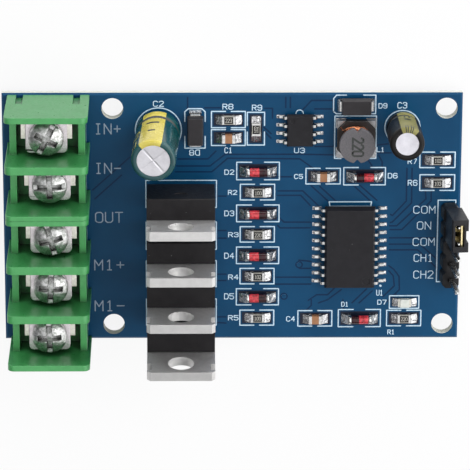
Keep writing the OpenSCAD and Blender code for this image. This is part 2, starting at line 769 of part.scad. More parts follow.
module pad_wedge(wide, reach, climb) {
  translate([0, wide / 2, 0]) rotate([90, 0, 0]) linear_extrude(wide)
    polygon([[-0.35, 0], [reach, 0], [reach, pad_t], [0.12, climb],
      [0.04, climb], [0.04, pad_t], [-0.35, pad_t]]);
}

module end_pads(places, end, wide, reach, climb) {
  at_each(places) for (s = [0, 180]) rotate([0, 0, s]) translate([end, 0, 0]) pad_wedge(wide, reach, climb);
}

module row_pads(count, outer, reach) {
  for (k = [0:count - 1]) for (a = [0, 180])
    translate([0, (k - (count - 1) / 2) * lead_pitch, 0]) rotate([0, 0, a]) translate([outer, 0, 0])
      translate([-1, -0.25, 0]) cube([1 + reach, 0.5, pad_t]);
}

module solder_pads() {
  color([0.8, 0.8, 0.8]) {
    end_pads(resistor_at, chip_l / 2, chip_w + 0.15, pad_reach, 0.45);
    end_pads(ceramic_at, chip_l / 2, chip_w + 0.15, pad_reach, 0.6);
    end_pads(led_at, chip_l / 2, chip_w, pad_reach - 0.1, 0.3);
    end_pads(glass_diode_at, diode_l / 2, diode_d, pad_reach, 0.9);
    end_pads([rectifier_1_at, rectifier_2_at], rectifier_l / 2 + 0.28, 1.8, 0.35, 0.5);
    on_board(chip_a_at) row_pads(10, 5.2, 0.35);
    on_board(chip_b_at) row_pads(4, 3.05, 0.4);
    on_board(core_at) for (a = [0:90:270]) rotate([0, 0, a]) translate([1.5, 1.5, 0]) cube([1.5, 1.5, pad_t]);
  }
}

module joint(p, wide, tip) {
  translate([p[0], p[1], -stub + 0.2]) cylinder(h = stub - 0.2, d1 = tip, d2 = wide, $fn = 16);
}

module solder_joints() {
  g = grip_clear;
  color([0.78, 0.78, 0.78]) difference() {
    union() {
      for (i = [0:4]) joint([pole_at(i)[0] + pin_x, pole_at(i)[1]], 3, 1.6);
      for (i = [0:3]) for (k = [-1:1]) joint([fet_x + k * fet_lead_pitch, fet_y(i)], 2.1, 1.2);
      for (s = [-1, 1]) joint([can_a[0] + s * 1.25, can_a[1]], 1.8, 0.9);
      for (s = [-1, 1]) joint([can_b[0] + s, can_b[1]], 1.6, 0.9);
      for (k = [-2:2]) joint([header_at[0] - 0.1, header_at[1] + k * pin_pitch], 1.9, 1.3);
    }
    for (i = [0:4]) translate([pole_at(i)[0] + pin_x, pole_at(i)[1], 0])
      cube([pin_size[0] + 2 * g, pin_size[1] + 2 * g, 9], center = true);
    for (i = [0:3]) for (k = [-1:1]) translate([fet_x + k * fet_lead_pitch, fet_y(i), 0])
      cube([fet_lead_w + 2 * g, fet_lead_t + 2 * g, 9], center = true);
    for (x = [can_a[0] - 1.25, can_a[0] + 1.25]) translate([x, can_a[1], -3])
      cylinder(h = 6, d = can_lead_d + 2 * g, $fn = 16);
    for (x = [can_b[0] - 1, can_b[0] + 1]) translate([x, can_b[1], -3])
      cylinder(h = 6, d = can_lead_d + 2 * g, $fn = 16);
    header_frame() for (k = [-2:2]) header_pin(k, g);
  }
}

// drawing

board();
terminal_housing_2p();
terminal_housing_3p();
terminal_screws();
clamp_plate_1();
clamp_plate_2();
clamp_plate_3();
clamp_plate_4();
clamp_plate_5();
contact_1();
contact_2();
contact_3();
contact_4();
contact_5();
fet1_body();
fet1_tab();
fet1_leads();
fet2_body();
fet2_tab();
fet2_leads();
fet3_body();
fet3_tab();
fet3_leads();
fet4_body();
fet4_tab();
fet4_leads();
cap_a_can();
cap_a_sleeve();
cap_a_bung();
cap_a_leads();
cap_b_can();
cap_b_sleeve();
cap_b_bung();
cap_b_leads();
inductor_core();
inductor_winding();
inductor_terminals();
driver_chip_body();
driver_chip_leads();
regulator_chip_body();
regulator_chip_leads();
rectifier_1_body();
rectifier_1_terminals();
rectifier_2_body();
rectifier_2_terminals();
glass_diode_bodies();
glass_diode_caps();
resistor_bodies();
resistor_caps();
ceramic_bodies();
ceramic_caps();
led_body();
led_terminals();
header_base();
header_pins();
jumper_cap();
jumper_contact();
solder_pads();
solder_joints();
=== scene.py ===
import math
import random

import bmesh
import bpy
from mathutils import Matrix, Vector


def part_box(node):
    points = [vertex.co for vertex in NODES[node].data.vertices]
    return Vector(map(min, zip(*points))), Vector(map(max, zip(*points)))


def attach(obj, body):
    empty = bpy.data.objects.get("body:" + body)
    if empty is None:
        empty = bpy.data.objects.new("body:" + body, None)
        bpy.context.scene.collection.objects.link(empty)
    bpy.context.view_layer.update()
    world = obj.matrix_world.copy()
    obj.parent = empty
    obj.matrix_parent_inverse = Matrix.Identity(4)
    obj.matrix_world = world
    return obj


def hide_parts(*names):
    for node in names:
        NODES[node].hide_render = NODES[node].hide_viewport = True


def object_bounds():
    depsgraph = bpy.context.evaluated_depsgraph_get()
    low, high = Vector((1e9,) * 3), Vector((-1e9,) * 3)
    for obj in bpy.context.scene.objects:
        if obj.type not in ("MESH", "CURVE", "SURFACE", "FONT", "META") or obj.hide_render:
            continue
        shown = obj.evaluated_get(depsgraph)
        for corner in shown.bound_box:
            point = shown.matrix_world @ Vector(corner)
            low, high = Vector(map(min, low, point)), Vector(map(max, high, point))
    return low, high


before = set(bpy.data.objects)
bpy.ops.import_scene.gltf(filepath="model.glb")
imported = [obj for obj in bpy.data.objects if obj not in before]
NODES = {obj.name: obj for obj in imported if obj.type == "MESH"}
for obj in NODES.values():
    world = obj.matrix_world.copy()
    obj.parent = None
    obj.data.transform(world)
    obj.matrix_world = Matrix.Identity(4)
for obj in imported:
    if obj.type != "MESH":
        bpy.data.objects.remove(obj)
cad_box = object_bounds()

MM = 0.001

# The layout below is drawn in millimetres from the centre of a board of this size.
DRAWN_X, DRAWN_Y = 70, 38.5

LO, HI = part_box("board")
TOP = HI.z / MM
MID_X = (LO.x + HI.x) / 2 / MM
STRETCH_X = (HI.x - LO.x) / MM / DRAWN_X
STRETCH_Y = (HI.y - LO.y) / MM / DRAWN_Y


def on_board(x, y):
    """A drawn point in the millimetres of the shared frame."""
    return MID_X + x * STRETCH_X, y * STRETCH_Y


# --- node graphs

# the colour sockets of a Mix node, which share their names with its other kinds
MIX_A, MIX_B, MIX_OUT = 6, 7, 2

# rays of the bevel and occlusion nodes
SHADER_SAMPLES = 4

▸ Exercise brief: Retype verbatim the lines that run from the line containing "glass_diode_caps();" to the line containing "DRAWN_X, DRAWN_Y = 70, 38.5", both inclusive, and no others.

▸ Exercise response:
glass_diode_caps();
resistor_bodies();
resistor_caps();
ceramic_bodies();
ceramic_caps();
led_body();
led_terminals();
header_base();
header_pins();
jumper_cap();
jumper_contact();
solder_pads();
solder_joints();
=== scene.py ===
import math
import random

import bmesh
import bpy
from mathutils import Matrix, Vector


def part_box(node):
    points = [vertex.co for vertex in NODES[node].data.vertices]
    return Vector(map(min, zip(*points))), Vector(map(max, zip(*points)))


def attach(obj, body):
    empty = bpy.data.objects.get("body:" + body)
    if empty is None:
        empty = bpy.data.objects.new("body:" + body, None)
        bpy.context.scene.collection.objects.link(empty)
    bpy.context.view_layer.update()
    world = obj.matrix_world.copy()
    obj.parent = empty
    obj.matrix_parent_inverse = Matrix.Identity(4)
    obj.matrix_world = world
    return obj


def hide_parts(*names):
    for node in names:
        NODES[node].hide_render = NODES[node].hide_viewport = True


def object_bounds():
    depsgraph = bpy.context.evaluated_depsgraph_get()
    low, high = Vector((1e9,) * 3), Vector((-1e9,) * 3)
    for obj in bpy.context.scene.objects:
        if obj.type not in ("MESH", "CURVE", "SURFACE", "FONT", "META") or obj.hide_render:
            continue
        shown = obj.evaluated_get(depsgraph)
        for corner in shown.bound_box:
            point = shown.matrix_world @ Vector(corner)
            low, high = Vector(map(min, low, point)), Vector(map(max, high, point))
    return low, high


before = set(bpy.data.objects)
bpy.ops.import_scene.gltf(filepath="model.glb")
imported = [obj for obj in bpy.data.objects if obj not in before]
NODES = {obj.name: obj for obj in imported if obj.type == "MESH"}
for obj in NODES.values():
    world = obj.matrix_world.copy()
    obj.parent = None
    obj.data.transform(world)
    obj.matrix_world = Matrix.Identity(4)
for obj in imported:
    if obj.type != "MESH":
        bpy.data.objects.remove(obj)
cad_box = object_bounds()

MM = 0.001

# The layout below is drawn in millimetres from the centre of a board of this size.
DRAWN_X, DRAWN_Y = 70, 38.5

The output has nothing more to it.